Backgrounder: Minimum Wage, Minimum Thought
by Craig Ladwig
“We’ve gotta protect our phony baloney jobs, gentlemen.” — Gov. William J. Le Ptomaine (Mel Brooks) in “Blazing Saddles”
A section of your brain becomes inaccessible once you figure out how to make a living spending other people’s money on other people. It is nature’s way of protecting the virtuecrat from mortification.
How else to explain the decision earlier this year by South Bend’s mayor to raise city salaries from $7.25 an hour to $8.20 an hour? Was there a shortage of applicants? Did the city have trouble retaining workers? Additional duties?
No, someone told Mayor Pete Buttigieg that city workers making the minimum wage could not support a family. Now Buttigieg wants it raised to $10 an hour — or even $15, or whatever he might determine a family needs, and for all Indiana workers, private or public. Indeed, last week he called on Hoosiers statewide to “vote with their dollars” by in effect boycotting businesses that don’t pay workers enough to “make a living.”
Buttigieg is wrong — or at least economically self-defeating — on at least seven levels, beginning with his indifference to the fact that the minimum wage involves only 3 percent of Americans and only temporarily.
1. Stating the obvious that you cannot support a family on an entry-level wage overlooks that we don’t want young people trying to do that. “By the time they realize they are stuck in dead-end jobs, they have new family responsibilities and are unable to pursue other endeavors that may have lower current incomes but promise substantially higher incomes in the future,” warn Philip R.P. Coelho and James E. McClure, economists at Ball State University.
2. John Gaski, a marketing professor at Notre Dame’s Mendoza College of Business, believes that the severity of damage from minimum wage laws raises ethical questions. “Several recent U.S. presidential administrations and other political figures, of both major parties, have been noteworthy for dishonesty, but the minimum wage militants, beyond the inherent policy ethics, have practiced a particularly cynical and pernicious form of it.”
3. Eric Schansberg of Indiana University Southeast argues that the minimum wage is poorly targeted in that it increases wages for all minimum-wage workers, not just those trying to support a family. “Indiana imposes the highest state income taxes on households at the poverty line,” he notes. “State legislators (and mayors) concerned about the working poor should eliminate all taxation on income earned by those in households below the poverty line.”
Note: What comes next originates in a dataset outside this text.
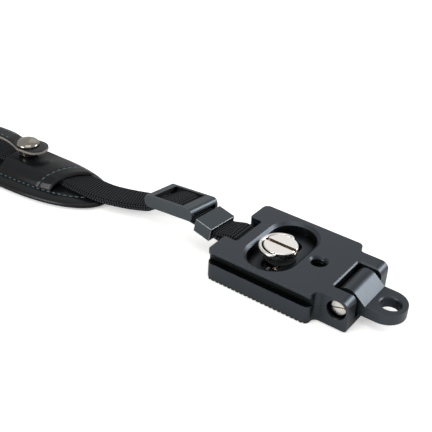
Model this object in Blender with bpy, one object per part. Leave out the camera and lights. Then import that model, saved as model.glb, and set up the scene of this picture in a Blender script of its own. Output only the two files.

4. There is a quip by opponents that hits the mark: If the minimum-wage works, why don’t we keep the $35 billion we give away in foreign aid each year and tell the 140 recipient countries to simply raise their wages to match ours? As it is, “America is putting itself at a disadvantage by keeping young and unskilled Americans off the first rung of the career ladder,” argues Diana Furchtgott-Roth for the Jewish Policy Center.
5. David, Neumark, an economist at the University of California, says that increases in the minimum wage for low-skilled groups, regardless of industry, generally decreases employment. It is common sense: If government orders an employer to pay more for the same employees, especially young, low-skilled ones, he will look for ways to do without those employees.
6. Calculating in all these factors, researchers commissioned by the city of Seattle to study the effects of its minimum-wage increase found, according to the Washington Post, that the average increase in total weekly earnings was small even using their preferred method (+$5.54). Using independent methods, total weekly earnings actually dropped (-$5.22).
7. Finally, Vernon Smith, a Nobel Laureate in economics who taught at Purdue, believes that the campaign for a higher minimum wage detracts from real solutions. “Although increasing wages through legislative action may sound like a great idea, poverty is a serious, complex problem that demands a comprehensive and thoughtful solution that targets those Americans actually in need,” he wrote in a letter signed by 500 economists.
Smith and the others suggest that if you want to raise wages you must use education to add skills and improve productivity. In Indiana, that would require freeing schools at the secondary and even college level to fully prepare graduates to step into high-paying trade jobs now unionized or going overseas.
At best, mandated wages are unsustainable cash transfers detached from any of the actual drivers of an economy. At worst, they are merely arbitrary.
If Buttigieg had access to his full brain, he would know this. But then he would have to find honest work.
Craig Ladwig is editor of the quarterly Indiana Policy Review.